Monsieur le Ministre,

Monsieur le Grand Chancelier,

Monsieur le Chancelier,

Amiral,

Messieurs les Compagnons de la Libération,

Messieurs les Maires des villes Compagnons,

Mesdames, Messieurs,

Mes chers Amis,

Il y a des moments dans l'histoire d'un peuple où son destin semble hésiter : ce sont de rares moments de détresse ou de grandeur où le fléau de la balance oscille. Qu'une volonté charge l'un des plateaux et le fléau s'incline, même imperceptiblement. Le 18 juin 1940 fut un de ces moments-là.
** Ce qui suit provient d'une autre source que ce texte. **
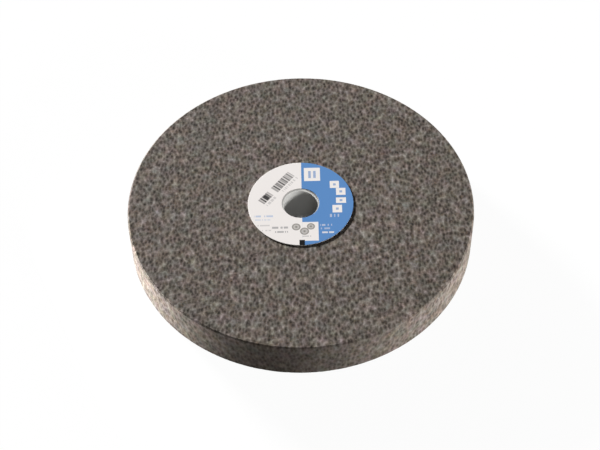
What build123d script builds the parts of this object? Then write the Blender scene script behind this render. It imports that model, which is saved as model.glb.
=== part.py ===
from build123d import *
import os

# Bench grinding wheel, 200 x 25 mm with a 20 mm bore, in millimetres.
# It lies on its bare side at Z = 0, with the spindle axis on Z and the label card on top.
# Three pieces: the fired abrasive disc, the lining cast into its hole, and the card glued over both.

# Abrasive disc
wheel_diameter = 200.0
wheel_width = 25.0
arris_break = 0.8  # both outer corners are rubbed off at 45 degrees

# Bore lining
bore_diameter = 20.0
lining_wall = 3.0
seat_clearance = 0.05  # radial gap between the lining and the disc's hole
end_recess = 0.5  # the lining stops short of both side faces, so flanges grip only the disc
mouth_flare = 0.3  # 45 degree lead-in at both ends of the bore

# Label card
card_diameter = 61.0
card_thickness = 0.5
card_hole_margin = 0.55  # radial step from the bore's flared mouth to the card's hole

wheel_radius = wheel_diameter / 2
bore_radius = bore_diameter / 2
lining_radius = bore_radius + lining_wall
seat_radius = lining_radius + seat_clearance
mouth_radius = bore_radius + mouth_flare


def ring(half_section):
    """A ring turned about Z from its half section, a closed outline of (radius, height) points."""
    outline = Polyline(*half_section, close=True)
    return revolve(make_face(Plane.XZ * outline), Axis.Z)


def abrasive_wheel():
    """The pressed and fired disc: flat sides, a trued face, broken corners and a plain hole."""
    corner_radius = wheel_radius - arris_break
    return ring([
        (seat_radius, 0),
        (corner_radius, 0),
        (wheel_radius, arris_break),
        (wheel_radius, wheel_width - arris_break),
        (corner_radius, wheel_width),
        (seat_radius, wheel_width),
    ])


def bore_lining():
    """The cast sleeve that holds the bore to size, flared at both mouths."""
    foot = end_recess
    head = wheel_width - end_recess
    return ring([
        (lining_radius, foot),
        (lining_radius, head),
        (mouth_radius, head),
        (bore_radius, head - mouth_flare),
        (bore_radius, foot + mouth_flare),
        (mouth_radius, foot),
    ])


def label_card():
    """The pressed card glued flat to the top side, which the clamping flange bears on."""
    hole_radius = mouth_radius + card_hole_margin
    card = Circle(card_diameter / 2) - Circle(hole_radius)
    return Pos(0, 0, wheel_width) * extrude(card, card_thickness)


pieces = {
    "abrasive_wheel": abrasive_wheel(),
    "bore_lining": bore_lining(),
    "label_card": label_card(),
}

os.makedirs("parts", exist_ok=True)
for name, piece in pieces.items():
    export_step(piece, f"parts/{name}.step")
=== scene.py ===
import random
from math import atan2, ceil, cos, floor, radians, sin, tan

import bmesh
import bpy
from mathutils import Matrix, Vector


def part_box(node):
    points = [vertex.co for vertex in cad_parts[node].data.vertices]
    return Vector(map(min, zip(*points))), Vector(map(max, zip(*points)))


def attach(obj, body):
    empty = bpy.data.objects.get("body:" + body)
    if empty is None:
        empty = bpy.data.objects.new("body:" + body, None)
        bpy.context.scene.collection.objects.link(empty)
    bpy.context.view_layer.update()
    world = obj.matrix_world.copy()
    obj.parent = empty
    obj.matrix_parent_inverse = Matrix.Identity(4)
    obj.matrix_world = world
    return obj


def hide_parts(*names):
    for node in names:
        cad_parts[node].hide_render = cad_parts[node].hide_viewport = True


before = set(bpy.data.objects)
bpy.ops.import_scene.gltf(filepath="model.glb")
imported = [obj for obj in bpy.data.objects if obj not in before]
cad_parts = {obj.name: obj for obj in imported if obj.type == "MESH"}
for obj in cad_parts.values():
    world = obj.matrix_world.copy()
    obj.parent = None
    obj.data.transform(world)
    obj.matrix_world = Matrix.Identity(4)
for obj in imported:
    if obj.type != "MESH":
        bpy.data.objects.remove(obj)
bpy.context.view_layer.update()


# Abrasive disc: crushed grain pressed with clay and fired hard, then trued with a diamond.
# Its sides and rim are broken grain with open pores between, and its corners are rubbed off.

MM = 0.001
wheel_low, wheel_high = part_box("abrasive_wheel")
lining_low, lining_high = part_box("bore_lining")
wheel_radius = wheel_high.x
half_width = (wheel_high.z - wheel_low.z) / 2
mid_height = (wheel_high.z + wheel_low.z) / 2
arris_break = 0.8 * MM
cement_gap = 0.05 * MM
side_radius = wheel_radius - arris_break
hole_radius = lining_high.x + cement_gap
grain_rings = 112
grain_pitch = side_radius / grain_rings
hole_ring = round(hole_radius / grain_pitch)
sixth = radians(60)
same_place = 1e-6  # metres


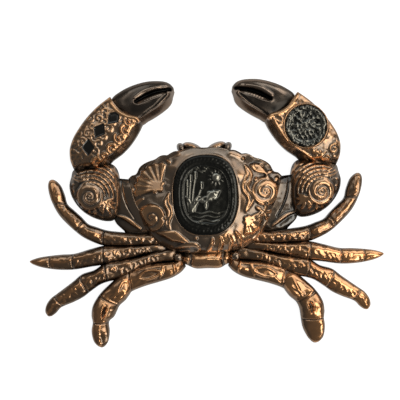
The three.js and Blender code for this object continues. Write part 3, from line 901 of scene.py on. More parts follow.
# ---- Oval badge: a black nickel plate let into the shell's pocket. A dark band with a wreath of
# ---- small leaves runs round a sunk field with reeds, waves, a fish, birds and the sun.
OVAL_TOP = 6.75
OVAL_FIELD = OVAL_TOP - 0.3
OVAL_SEAT = 3.45
OVAL_SLOPE = [(0, OVAL_FIELD), (0.69, OVAL_FIELD), (0.73, OVAL_TOP), (0.94, OVAL_TOP), (1, OVAL_FIELD)]
OVAL_GAP = 0.07
FIELD_EDGE = 0.7
FIELD_LINE = 0.71
BAND_DARKER = 0.2
OVAL_STEPS = 190
LEAVES_ROUND = 60
REED_FOOT = 0.9
SUN_MIDDLE = (2.7, 9.3)
SUN_RAYS = 11
BLACK_NICKEL = plated(
    "black_nickel", hollow=(0.008, 0.009, 0.01), plain=(0.03, 0.03, 0.026), height=(0.36, 0.345, 0.29),
    gloss=0.25, mottle=0.1, satin=0.08,
)

seal = Relief((-9, -6), (9, 16))


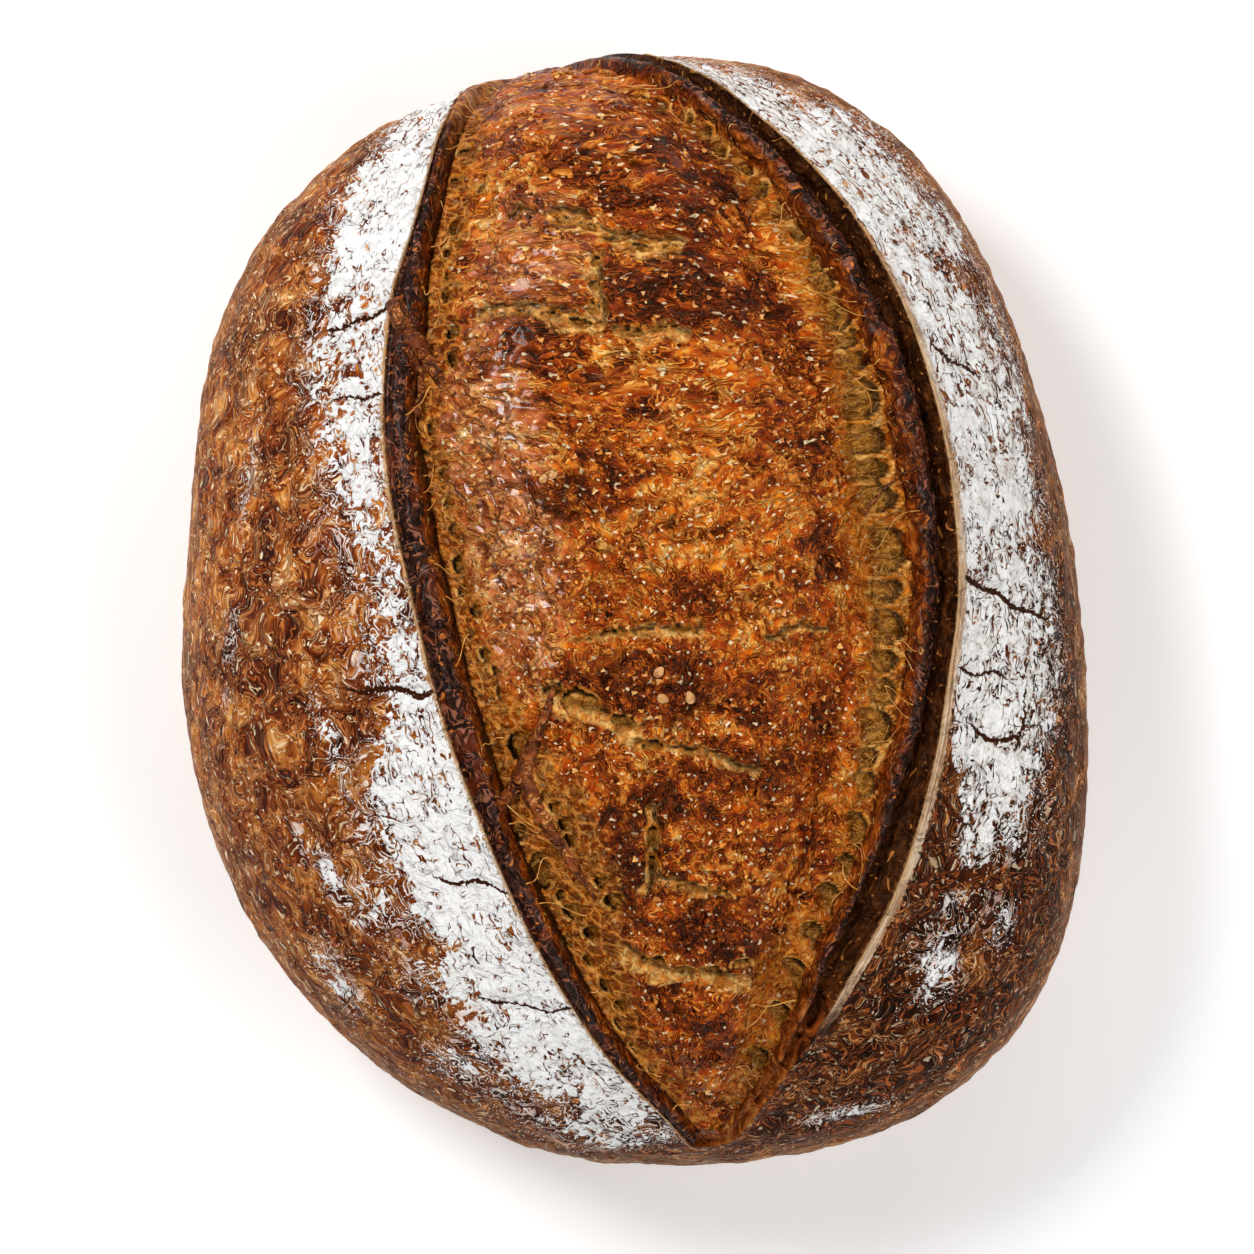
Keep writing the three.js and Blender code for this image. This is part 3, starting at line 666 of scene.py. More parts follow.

Et c'est pour cela qu'il représente sans doute, dans l'histoire de notre pays, l'un des plus émouvants.

Ce jour-là, à Londres, écrira un témoin, "la lumière du soleil était grise. La nature, pourtant, avait fait un beau jour clair et doré (...) Mais les événements et les hommes imposaient à cette journée une autre couleur et un autre sens. On eût dit que ce soleil, chassé d'un continent en désordre, faisait en Angleterre une dernière étape et jetait, avant de partir, une caresse amère à ce qui survivait encore du monde occidental. Et sa lumière était grise de ce désastre qu'il avait éclairé. Nous étions des Français qui allions dans les rues de Londres comme des jouets cassés..."

Tout se déroulait en effet comme dans un mauvais rêve : le destin de la France semblait partir à la dérive avec une armée qui se repliait dans la débâcle, un peuple qui se répandait, éperdu, sur les routes et la machine du pouvoir qui tournait dans le plus grand désordre...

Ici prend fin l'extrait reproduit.